Overall, things to think about.
 
I'm going to use the the halides for the for see able future. I'm just not quite sold on them for my application, but who knows down the line ? I'm also only using one 500 watt heater to heat the tank. :)
 
sfsuphysics said:
iani said:
Well, they don't want to risk contamination of the cold water supply. Can't your water heater still back up into the cold water? Yes, what Chicken did would not pass building code. I've talked to several people regarding this kind of setup. One of them a plumber and one a person that only deals with radiant heat boilers, both said you needed an approved back flow device. I even confirmed this with a building inspector when he stopped to inspect my roof.

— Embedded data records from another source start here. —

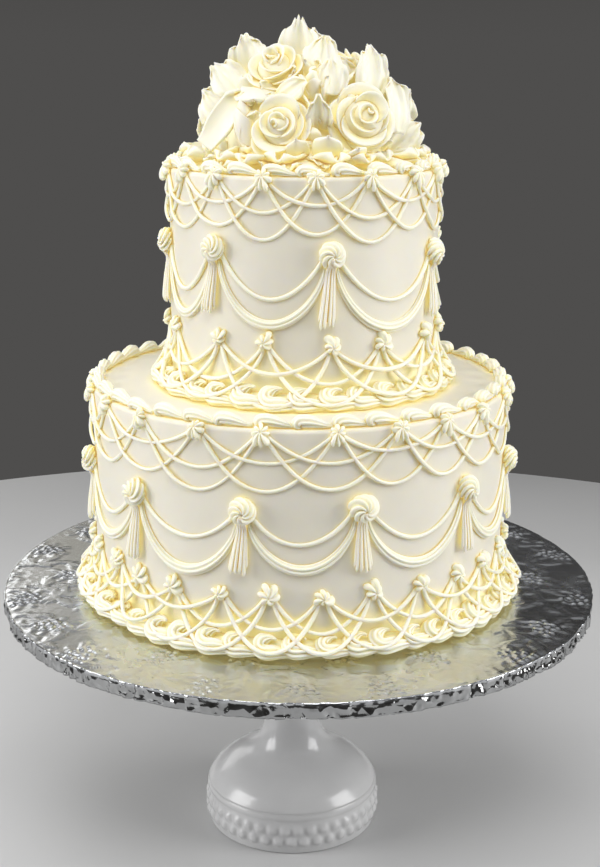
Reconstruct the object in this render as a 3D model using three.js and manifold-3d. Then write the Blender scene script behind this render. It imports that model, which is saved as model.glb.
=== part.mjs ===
// A two-tier wedding cake in ivory buttercream on a foil-covered board and a white glass pedestal.
// Millimetres, +Z up. The origin is on the table, under the centre of the board. -Y is the front.
// Piped work is fused to its tier. Roses, buds, petals and leaves are pieces of their own.

import * as THREE from 'three';
import { mergeVertices } from 'three/addons/utils/BufferGeometryUtils.js';
import Module from 'manifold-3d';

const wasm = await Module();
wasm.setup();

// Driving sizes
const GAP = 0.3;
const SINK = 0.9;
const BOARD = { radius: 203.2, top: 184.2, thickness: 12, edge: 1.5, sides: 56 };
const STAND = { x: -4.2, plateRadius: 126, footRadius: 60, stemRadius: 17.5, sides: 28 };
const TIER_HEIGHT = 141;
const LOWER = { x: 0, radius: 138.5, bottom: BOARD.top + GAP, sides: 34 };
const UPPER = { x: 2.5, radius: 87.7, bottom: BOARD.top + TIER_HEIGHT + GAP, sides: 28 };
const MOUND = { x: UPPER.x, bottom: UPPER.bottom + TIER_HEIGHT + GAP, radius: 53, height: 57, sides: 16 };
const LEAF_THICKNESS = 1.6;

// Finishes
const icing = { color: 0xf6eed6, roughness: 0.55, metalness: 0 };
const petalIcing = { color: 0xfaf2da, roughness: 0.5, metalness: 0 };
const foil = { color: 0xb9b8b4, roughness: 0.28, metalness: 1 };
const milkGlass = { color: 0xf4f5f4, roughness: 0.08, metalness: 0 };

// Places of the piped work, in degrees from the front, counted towards +X. The front ones are
// uneven, as the hand left them, and the rest share what is left of the circle.
const LOWER_PIPING = {
  middle: ring([-76, -45.1, -13.4, 15.6, 47.7, 78], 12),
  low: ring([-69.2, -55, -45.4, -33.1, -19.6, -7.3, 6.1, 19, 32.5, 45.3, 57.3], 28),
  middleHeight: 93.5,
  middleKnob: 8.3,
  lowHeight: 40,
  lowKnob: 6.2,
  garlandDrop: 39,
  tasselDrop: 42,
  borderShells: 50,
  borderReach: 12,
  borderHeight: 20,
  rimShells: 37,
  rimWidth: 13,
  rimHeight: 8,
};
const UPPER_PIPING = {
  middle: ring([-77, -38.1, 10.5, 65.2], 8),
  low: ring([-84, -62, -34.5, -15, 10.8, 32.4, 56.6, 76.9], 16),
  middleHeight: 96.5,
  middleKnob: 7.6,
  lowHeight: 42.5,
  lowKnob: 6,
  garlandDrop: 45,
  tasselDrop: 41,
  borderShells: 32,
  borderReach: 11,
  borderHeight: 17,
  rimShells: 24,
  rimWidth: 12,
  rimHeight: 7,
};

// The bouquet, in millimetres from the middle of the upper tier's top.
// A rose: name, middle of its face, the way it faces, radius, depth.
const ROSES = [
  ['rose_front_right', [34.9, -49, 33.3], [0.2, -0.9, 0.4], 19.5, 20],
  ['rose_front_left', [-15.5, -57, 28.7], [-0.15, -0.92, 0.35], 18, 17],
  ['rose_top', [-19, -24, 64], [-0.25, -0.6, 0.75], 17, 20],
  ['rose_upper_right', [30, 9, 64], [0.55, 0.15, 0.8], 13, 18],
  ['rose_left_side', [-58, 17, 27], [-0.9, 0.2, 0.35], 14, 16],
  ['rose_right_side', [57, 24, 28], [0.85, 0.4, 0.35], 15, 16],
  ['rose_back_left', [-33, 48, 32], [-0.5, 0.8, 0.35], 18, 18],
  ['rose_back_right', [17, 58, 31], [0.25, 0.88, 0.4], 18, 18],
  ['rose_back_top', [-2, 31, 62], [-0.05, 0.65, 0.75], 15, 18],
];
// A bud: name, foot, tip, radius.
const BUDS = [
  ['bud_left', [-33, -46, 14], [-39, -48, 43], 7.5],
  ['bud_top', [3, -30, 42], [5, -44, 60], 6.5],
];
// A petal or leaf: name, foot, tip, the way its face looks, width, how round its end is.
const BLADES = [
  ['petal_long_left', [-62, -42, 15], [-38, -38, 47], [-0.3, -0.9, 0.4], 17, 0.6],
  ['petal_round_front', [13, -60, 6], [14, -73, 22], [0, -0.9, 0.5], 19, 0.9],
  ['petal_round_right', [31, -60, 5], [33, -72, 15], [0.2, -0.9, 0.6], 15, 0.9],
  ['petal_between', [9, -50, 27], [8, -60, 46], [0, -1, 0.3], 13, 0.5],
  ['leaf_crown', [-4, -3, 55], [-5, 4, 92], [0, -1, 0.25], 21, 0.15],
  ['leaf_crown_back', [6, 12, 55], [6, 15, 86], [0.3, -1, 0.2], 16, 0.15],
  ['leaf_crown_right', [8, -27, 52], [13, -5, 81], [0.15, -0.9, 0.5], 20, 0.15],
  ['leaf_over_rose', [18, -40, 46], [16, -25, 67], [0.1, -0.9, 0.5], 15, 0.3],
  ['leaf_right_high', [44, -20, 42], [42, 0, 75], [0.4, -0.9, 0.35], 22, 0.2],
  ['leaf_right_middle', [59, -24, 24], [53, -12, 54], [0.7, -0.7, 0.2], 15, 0.3],
  ['leaf_right_back', [52, 2, 24], [64, 6, 47], [0.8, -0.5, 0.3], 17, 0.3],
  ['leaf_right_low', [54, -14, 10], [72, 0, 27], [0.5, -0.6, 0.6], 17, 0.3],
  ['leaf_left_high', [-30, -4, 52], [-39, 2, 82], [-0.3, -0.95, 0.3], 21, 0.2],
  ['leaf_left_middle', [-38, -14, 42], [-59, 3, 63], [-0.3, -0.8, 0.6], 19, 0.25],
  ['leaf_left_side', [-46, -14, 24], [-70, 6, 47], [-0.5, -0.75, 0.45], 20, 0.25],
  ['leaf_left_low', [-50, -6, 10], [-70, 8, 31], [-0.6, -0.5, 0.6], 18, 0.25],
  ['leaf_back_high', [14, 26, 50], [18, 34, 76], [0.2, 1, 0.4], 18, 0.2],
  ['leaf_back_left', [-44, 26, 34], [-56, 32, 58], [-0.6, 0.6, 0.5], 18, 0.25],
  ['leaf_back_right', [40, 32, 32], [46, 42, 56], [0.5, 0.8, 0.4], 18, 0.25],
  ['leaf_back_middle', [-7, 50, 20], [-8, 62, 42], [0, 0.9, 0.4], 17, 0.25],
  ['leaf_back_corner', [42, 44, 8], [50, 54, 28], [0.6, 0.7, 0.4], 17, 0.25],
];
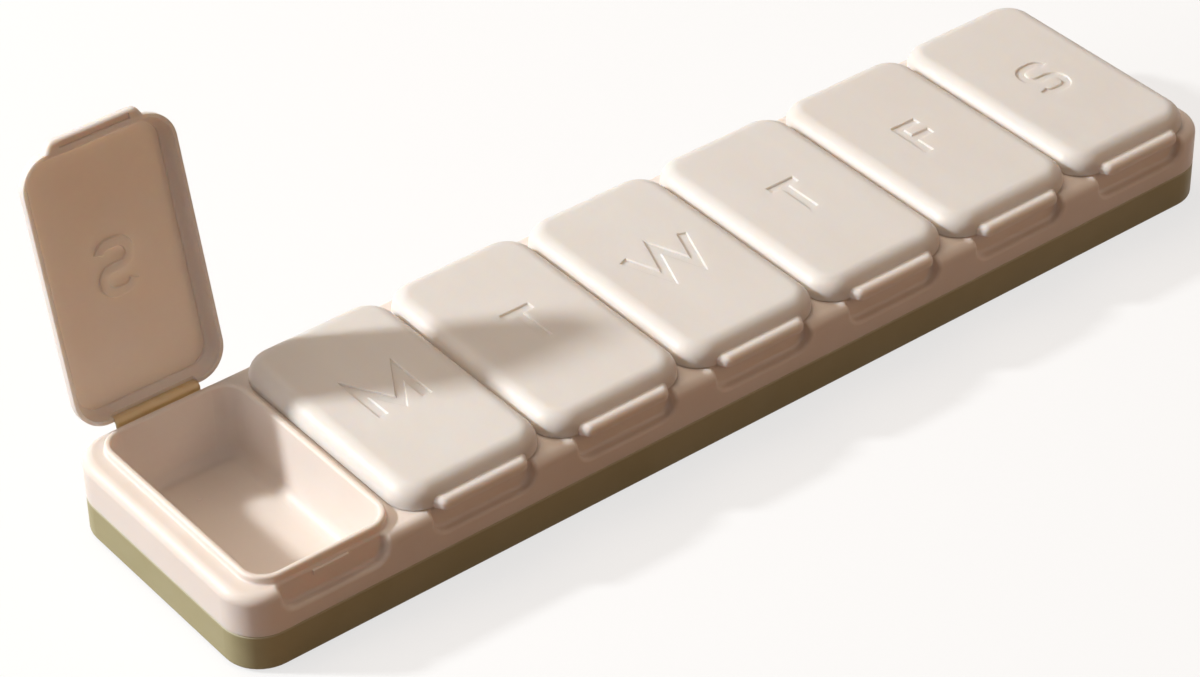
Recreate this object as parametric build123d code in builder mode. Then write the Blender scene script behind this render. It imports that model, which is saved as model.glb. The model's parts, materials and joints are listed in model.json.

Berkeley city inspectors deal with everything.
I was always curious about what he did, he has a separate heater, one that is one of those point of use "instant" heat systems, however I'm not quite sure where water goes after its heated, I always assumed it just looped back into the system. Either way. The man always trying to find ways to keep the inventive person down!
All he would need to do is to add an approved back flow device. The valve only costs a couple hundred but requires yearly checks at 75-150 dollars.
 
iani said:
All he would need to do is to add an approved back flow device. The valve only costs a couple hundred but requires yearly checks at 75-150 dollars.
This is the part that confuses me the most, maybe because I've been an urban (or at least suburban) dweller my whole life. I can't think of any part of the home that requires (by law) some sort of maintenance checks.
 
gimmito said:
Yikes ! I'm sure a internal return pump and all the Tunze pumps are keeping the tank toasty also. :p
Well Tunzes are low power, so they're not really doing much as far as heat to the tank. Can't remember the return pump(s) you went with, I use one that's like 40-50 watts or so... which is the same as having a 40-50 watt heat on 24 hours a day. So if you have a really high powered pump 150W or more, it can add significantly to your heat, but with the size of your tank not enough to worry about.